▶ [WHAT THE TASK ASKS] Both the line containing "obj.parent = None" and the last line of the listing are included: write out exactly the lines from one to the other.

....................

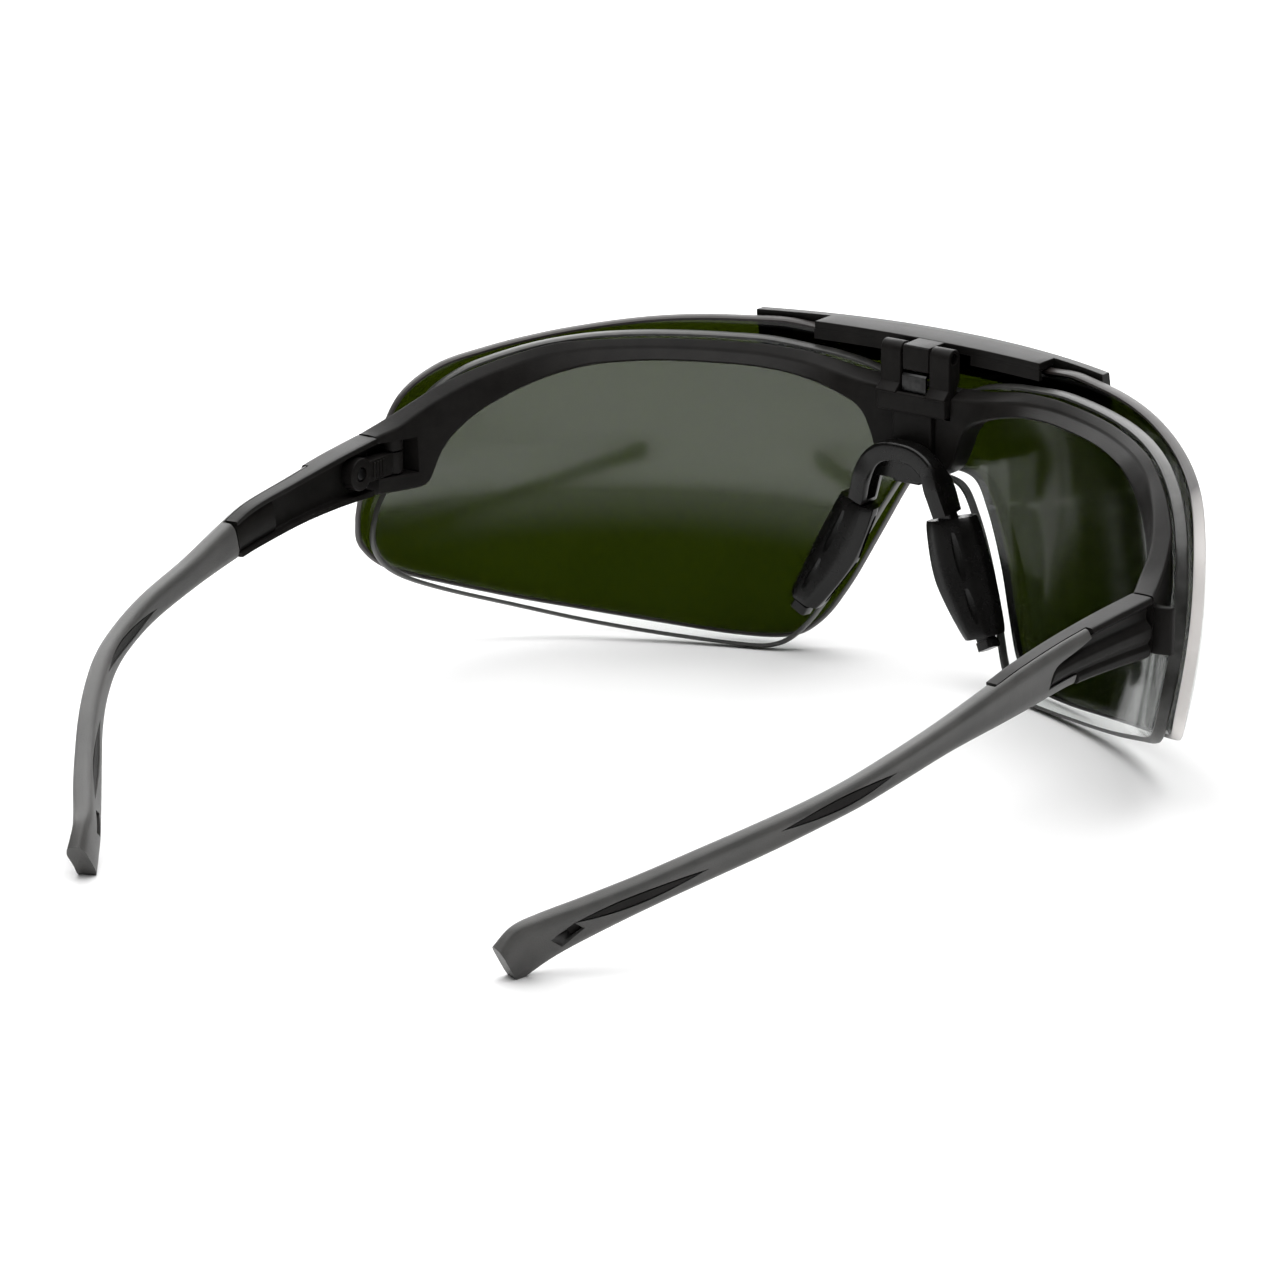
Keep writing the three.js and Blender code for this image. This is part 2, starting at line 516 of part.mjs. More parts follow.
// Rounded full section, and the channel section of the hard front part, open on the inside.
const FULL = [[-1, -0.55], [-0.6, -1], [0.6, -1], [1, -0.6], [0.9, 0], [1, 0.6], [0.6, 1],
  [-0.6, 1], [-1, 0.65]];
const CHANNEL = [[-1, -1], [0.7, -1], [1, -0.86], [1, -0.66], [0.75, -0.5], [1, -0.3], [1, 0.02],
  [0.45, 0.26], [0.45, 0.62], [1, 0.82], [0.8, 1], [-1, 1], [-1, 0.76], [-0.15, 0.76],
  [-0.15, -0.78], [-1, -0.78]];
const scaled = (outline, a, b) => outline.map(([across, up]) => [across * a, up * b]);
const CORE_BAR = [[-0.45, -0.4], [0.45, -0.4], [0.45, 0.4], [-0.45, 0.4]];

/** Leaf-shaped outline along the temple, from one station to another, as rings of the core. */
function leaf(from, to, across, half) {
  const outline = (station) => {
    const s = (station - from) / (to - from);
    const swell = Math.max(0.02, Math.sin(Math.PI * s)) * half;
    const middle = 0.32 * s;
    return [[-across, middle - swell], [across, middle - swell], [across, middle + swell],
      [-across, middle + swell]];
  };
  return templeLoft(from, to, 6, outline);
}

const LEAVES = [[6.2, 8.5, 0.32], [10.1, 12.3, 0.26]];

function templeCore() {
  const channel = templeLoft(0, GRIP_START - 0.08, 6, CHANNEL);
  const plug = templeLoft(2.6, GRIP_START - 0.08, 3, scaled(FULL, 0.8, 0.8));
  const bar = templeLoft(3, 12.6, 13, CORE_BAR);
  const leaves = LEAVES.map(([from, to, half]) => leaf(from, to, 0.93, half));
  const pivotHole = alongX(disc(TILT.y, TILT.z, TILT.pinRadius + GAP), 60, TILT.holeEnd);
  return cut(joined(channel, plug, bar, ...leaves), pivotHole, fingers(1));
}

/** Front of the soft grip on the outer side: a long finger above and a short one below. */
function fingers(slack) {
  const spread = slack * 0.12;
  const upper = (station) => {
    const low = through([[1.5, 0.62], [1.9, 0.42], [2.3, 0.25], [2.75, -1.2]], station) - spread;
    return [[0.35 - spread, 0.72 - spread / 2], [0.62 - spread / 2, low + 0.08], [1.1, low],
      [1.1, 1.1], [0.35 - spread, 1.1]];
  };
  const lower = [[0.45 - spread, -1.1], [1.1, -1.1], [1.1, -0.5 + spread / 2],
    [0.62 - spread, -0.6 + spread / 2]];
  return joined(templeLoft(1.5 - slack * 0.04, GRIP_START + 0.1, 9, upper),
    templeLoft(1.9 - slack * 0.04, GRIP_START + 0.1, 4, lower));
}

function templeGrip() {
  const sleeve = templeLoft(GRIP_START, STATIONS, 20, FULL);
  const whole = templeLoft(1.4, GRIP_START + 0.2, 6, FULL);
  const front = fingers(0).intersect(whole);
  const coreRoom = templeLoft(GRIP_START - 0.5, 12.9, 13, scaled(CORE_BAR, 1.45, 1.3));
  const windows = LEAVES.map(([from, to, half]) => leaf(from - 0.12, to + 0.12, 1.3, half + 0.13));
  const slot = alongX(polygon([[102.2, -28.8], [103.8, -27.7], [106.2, -30.2], [104.6, -31.4]]),
    30, 60);
  const ground = block([20, 90, FLOOR_Z - 5], [60, 120, FLOOR_Z]);
  return cut(joined(sleeve, front), coreRoom, ...windows, slot, ground);
}

/** Link between the frame and the temple: a barrel round the fold pin and an arm with teeth. */
function hingeLink() {
  const { xIn, xOut, armRadius, pinRadius, y, z } = TILT;
  const barrel = alongZ(disc(FOLD.x, FOLD.y, FOLD.barrelRadius), FOLD.low, FOLD.high);
  const neck = block([xIn, FOLD.y, FOLD.low], [xOut, y - 2, FOLD.high]);
  const head = alongX(disc(y, z, armRadius), xIn, xOut);
  const teeth = [-1, 0, 1, 2].map((k) => block([xIn - 0.35, 0.6 + 0.75 * k - 0.22, -5.8],
    [xIn + 0.2, 0.6 + 0.75 * k + 0.22, -3.2]));
  const body = joined(barrel, neck, head, ...teeth);
  return cut(body, alongZ(disc(FOLD.x, FOLD.y, FOLD.pinRadius + GAP), -20, 10),
    alongX(disc(y, z, pinRadius + GAP), 60, 80));
}

const hingePin = () => alongZ(disc(FOLD.x, FOLD.y, FOLD.pinRadius), -8.9, KNUCKLE_TOP - GAP);
const tiltPin = () => alongX(disc(TILT.y, TILT.z, TILT.pinRadius),
  TILT.xIn + 0.1, TILT.holeEnd - GAP);

// ---------------------------------------------------------------- materials
const material = (color, roughness, metalness = 0) =>
  new THREE.MeshStandardMaterial({ color, roughness, metalness });
const BLACK = material(0x1b1a1a, 0.5);
const GREY = material(0x5f6163, 0.75);
const RUBBER = material(0x161616, 0.4);
const STEEL = material(0x9a9a98, 0.35, 1);
const CLEAR = material(0xeef2f0, 0.05);
const SHADE = material(0x10200a, 0.08);

// ---------------------------------------------------------------- assembly
function piece(name, body, surface) {
  const mesh = new THREE.Mesh(geometryOf(body), surface);
  mesh.name = name;
  return mesh;
}

function templeGroup(name, side) {
  const group = new THREE.Group();
  group.scale.x = side;
  group.add(
    piece(`temple_core_${name}`, templeCore(), BLACK),
    piece(`temple_grip_${name}`, templeGrip(), GREY),
    piece(`hinge_link_${name}`, hingeLink(), BLACK),
    piece(`hinge_pin_${name}`, hingePin(), STEEL),
    piece(`tilt_pin_${name}`, tiltPin(), STEEL),
    piece(`nose_pad_${name}`, nosePad(), RUBBER),
  );
  return group;
}

const spectacles = new THREE.Group();
spectacles.position.set(0, -MIDDLE_Y, -FLOOR_Z);
spectacles.add(
  piece("front_frame", frontFrame(), BLACK),
  piece("clear_lens", lens(CLEAR_IN, CLEAR_OUT, CLEAR_TOP, CLEAR_BOTTOM), CLEAR),
  piece("bridge_block", bridgeBlock(), BLACK),
  piece("detent_spring", detentSpring(), STEEL),
  piece("flip_pin", flipPin(), STEEL),
  piece("lens_carrier", lensCarrier(), BLACK),
  piece("shade_lens", lens(SHADE_IN, SHADE_OUT, SHADE_TOP, SHADE_BOTTOM, SHADE_SQUEEZE), SHADE),
  piece("nose_piece", nosePiece(), BLACK),
  templeGroup("left", 1),
  templeGroup("right", -1),
);

export default spectacles;
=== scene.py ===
"""Looks of a pair of flip-up safety spectacles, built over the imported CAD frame.

Every piece is modelled in millimetres from the datum that the CAD part is drawn from: the middle of
the brow, level with the tops of the temple seams. finish_piece() turns it into metres in the row
frame. +Z is up, -Y is the front of the lenses and +X is the wearer's left.
"""

import json
import math

import bmesh
import bpy
import numpy as np
from mathutils import Matrix, Vector


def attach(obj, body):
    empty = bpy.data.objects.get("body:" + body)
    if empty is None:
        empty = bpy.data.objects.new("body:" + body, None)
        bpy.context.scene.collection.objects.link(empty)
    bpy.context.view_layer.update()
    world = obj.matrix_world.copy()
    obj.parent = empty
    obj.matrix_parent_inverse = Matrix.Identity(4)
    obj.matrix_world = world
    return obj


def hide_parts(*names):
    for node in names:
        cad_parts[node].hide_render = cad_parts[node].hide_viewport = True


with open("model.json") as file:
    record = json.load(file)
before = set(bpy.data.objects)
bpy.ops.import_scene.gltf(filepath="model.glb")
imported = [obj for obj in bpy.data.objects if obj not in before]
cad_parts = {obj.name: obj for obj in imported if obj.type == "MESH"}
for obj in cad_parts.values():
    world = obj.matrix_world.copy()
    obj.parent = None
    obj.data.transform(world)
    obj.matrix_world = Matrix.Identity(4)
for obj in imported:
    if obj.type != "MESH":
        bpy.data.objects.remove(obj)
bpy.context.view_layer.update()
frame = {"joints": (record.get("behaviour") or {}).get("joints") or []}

# ---------------------------------------------------------------- driving dimensions, mm
GAP = 0.3  # between pieces that touch
JOINTS = {joint["name"]: joint for joint in frame["joints"]}
FLIP_Y, FLIP_Z = -46.0, 14.8  # the flip hinge, from the datum
FLIP_AT = Vector(JOINTS["visor_flip"]["pos_m"]) * 1000
DATUM = FLIP_AT - Vector((0, FLIP_Y, FLIP_Z))  # the datum in the row frame
FLOOR_Z = -DATUM.z

SPHERE_Y, SPHERE_Z = 33.74, -0.87  # centre of both lenses
CLEAR_IN, CLEAR_OUT = 83.3, 85.2
SHADE_IN, SHADE_OUT = 87.3, 89.1
SHADE_SQUEEZE = 0.98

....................

▶ [TASK ANSWER]
    obj.parent = None
    obj.data.transform(world)
    obj.matrix_world = Matrix.Identity(4)
for obj in imported:
    if obj.type != "MESH":
        bpy.data.objects.remove(obj)
bpy.context.view_layer.update()
frame = {"joints": (record.get("behaviour") or {}).get("joints") or []}

# ---------------------------------------------------------------- driving dimensions, mm
GAP = 0.3  # between pieces that touch
JOINTS = {joint["name"]: joint for joint in frame["joints"]}
FLIP_Y, FLIP_Z = -46.0, 14.8  # the flip hinge, from the datum
FLIP_AT = Vector(JOINTS["visor_flip"]["pos_m"]) * 1000
DATUM = FLIP_AT - Vector((0, FLIP_Y, FLIP_Z))  # the datum in the row frame
FLOOR_Z = -DATUM.z

SPHERE_Y, SPHERE_Z = 33.74, -0.87  # centre of both lenses
CLEAR_IN, CLEAR_OUT = 83.3, 85.2
SHADE_IN, SHADE_OUT = 87.3, 89.1
SHADE_SQUEEZE = 0.98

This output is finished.